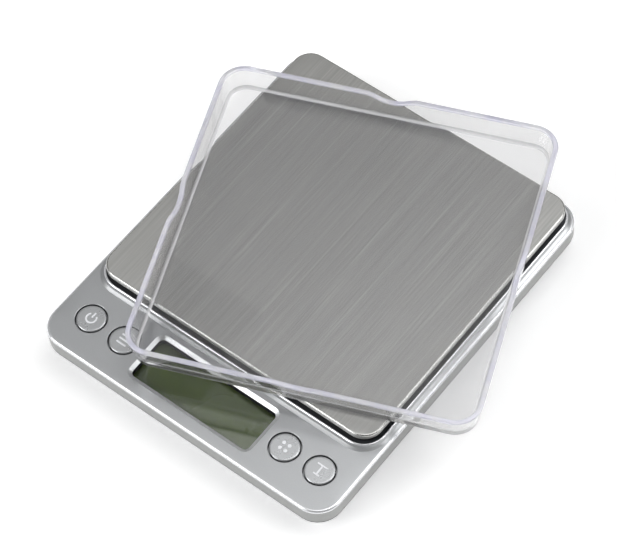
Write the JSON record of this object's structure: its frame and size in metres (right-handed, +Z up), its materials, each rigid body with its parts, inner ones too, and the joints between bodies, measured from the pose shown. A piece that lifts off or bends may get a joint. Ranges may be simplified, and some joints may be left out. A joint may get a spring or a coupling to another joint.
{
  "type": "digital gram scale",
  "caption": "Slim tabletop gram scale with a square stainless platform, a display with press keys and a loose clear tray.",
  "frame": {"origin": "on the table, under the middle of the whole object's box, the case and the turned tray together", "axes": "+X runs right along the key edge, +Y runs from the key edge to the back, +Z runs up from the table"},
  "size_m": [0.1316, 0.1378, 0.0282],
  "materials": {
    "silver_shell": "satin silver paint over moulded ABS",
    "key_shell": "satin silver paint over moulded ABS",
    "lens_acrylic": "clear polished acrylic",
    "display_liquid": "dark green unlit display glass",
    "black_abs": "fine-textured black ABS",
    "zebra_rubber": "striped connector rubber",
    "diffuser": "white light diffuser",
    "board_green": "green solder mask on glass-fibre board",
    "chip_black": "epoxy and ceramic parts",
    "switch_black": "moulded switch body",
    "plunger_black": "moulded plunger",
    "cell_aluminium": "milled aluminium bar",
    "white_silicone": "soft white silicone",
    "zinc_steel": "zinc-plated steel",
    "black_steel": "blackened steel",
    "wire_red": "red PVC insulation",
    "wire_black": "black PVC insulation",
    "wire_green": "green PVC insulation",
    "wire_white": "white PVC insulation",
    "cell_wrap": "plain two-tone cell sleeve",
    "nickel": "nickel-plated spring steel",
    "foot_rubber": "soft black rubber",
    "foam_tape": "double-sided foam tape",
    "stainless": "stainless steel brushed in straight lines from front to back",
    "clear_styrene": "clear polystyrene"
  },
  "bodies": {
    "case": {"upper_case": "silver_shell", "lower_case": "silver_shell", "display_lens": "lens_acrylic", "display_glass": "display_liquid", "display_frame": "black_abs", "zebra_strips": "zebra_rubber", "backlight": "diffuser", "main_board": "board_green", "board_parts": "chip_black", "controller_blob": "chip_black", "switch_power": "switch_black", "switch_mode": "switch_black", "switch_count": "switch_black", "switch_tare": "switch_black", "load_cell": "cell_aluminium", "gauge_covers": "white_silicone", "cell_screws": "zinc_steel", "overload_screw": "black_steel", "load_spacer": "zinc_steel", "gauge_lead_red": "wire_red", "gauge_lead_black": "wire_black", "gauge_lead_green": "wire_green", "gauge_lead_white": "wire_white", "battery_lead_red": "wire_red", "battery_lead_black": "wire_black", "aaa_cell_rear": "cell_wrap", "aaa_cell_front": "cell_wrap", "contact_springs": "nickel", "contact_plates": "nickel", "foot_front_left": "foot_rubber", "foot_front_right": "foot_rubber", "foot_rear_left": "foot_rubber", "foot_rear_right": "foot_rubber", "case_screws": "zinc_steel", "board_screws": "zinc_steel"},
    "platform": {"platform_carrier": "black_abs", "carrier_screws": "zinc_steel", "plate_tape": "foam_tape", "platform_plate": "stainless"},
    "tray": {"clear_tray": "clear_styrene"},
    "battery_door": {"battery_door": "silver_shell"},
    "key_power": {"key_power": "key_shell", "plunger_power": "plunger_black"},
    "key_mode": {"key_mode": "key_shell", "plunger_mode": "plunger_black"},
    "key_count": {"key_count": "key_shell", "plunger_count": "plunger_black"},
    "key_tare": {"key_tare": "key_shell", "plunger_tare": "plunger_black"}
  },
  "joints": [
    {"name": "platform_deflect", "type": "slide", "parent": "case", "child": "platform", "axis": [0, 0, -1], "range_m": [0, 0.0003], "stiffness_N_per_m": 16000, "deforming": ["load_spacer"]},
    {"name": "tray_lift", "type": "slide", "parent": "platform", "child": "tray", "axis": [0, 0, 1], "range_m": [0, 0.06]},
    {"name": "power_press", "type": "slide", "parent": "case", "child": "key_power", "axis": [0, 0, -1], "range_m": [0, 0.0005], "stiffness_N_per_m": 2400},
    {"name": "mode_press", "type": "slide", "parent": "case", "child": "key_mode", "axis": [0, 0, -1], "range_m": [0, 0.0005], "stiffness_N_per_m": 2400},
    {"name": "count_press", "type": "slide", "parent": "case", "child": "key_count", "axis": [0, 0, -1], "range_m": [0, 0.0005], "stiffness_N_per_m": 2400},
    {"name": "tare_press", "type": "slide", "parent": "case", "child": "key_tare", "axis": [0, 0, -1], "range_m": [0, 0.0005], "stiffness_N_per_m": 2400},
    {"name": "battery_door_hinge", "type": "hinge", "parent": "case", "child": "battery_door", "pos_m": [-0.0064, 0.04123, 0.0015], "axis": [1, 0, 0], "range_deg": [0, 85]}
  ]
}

•••••

Exercise details >>
Copy each line holding the word "with" from the listing above.

The result >>
Write the JSON record of this object's structure: its frame and size in metres (right-handed, +Z up), its materials, each rigid body with its parts, inner ones too, and the joints between bodies, measured from the pose shown. A piece that lifts off or bends may get a joint. Ranges may be simplified, and some joints may be left out. A joint may get a spring or a coupling to another joint.
  "caption": "Slim tabletop gram scale with a square stainless platform, a display with press keys and a loose clear tray.",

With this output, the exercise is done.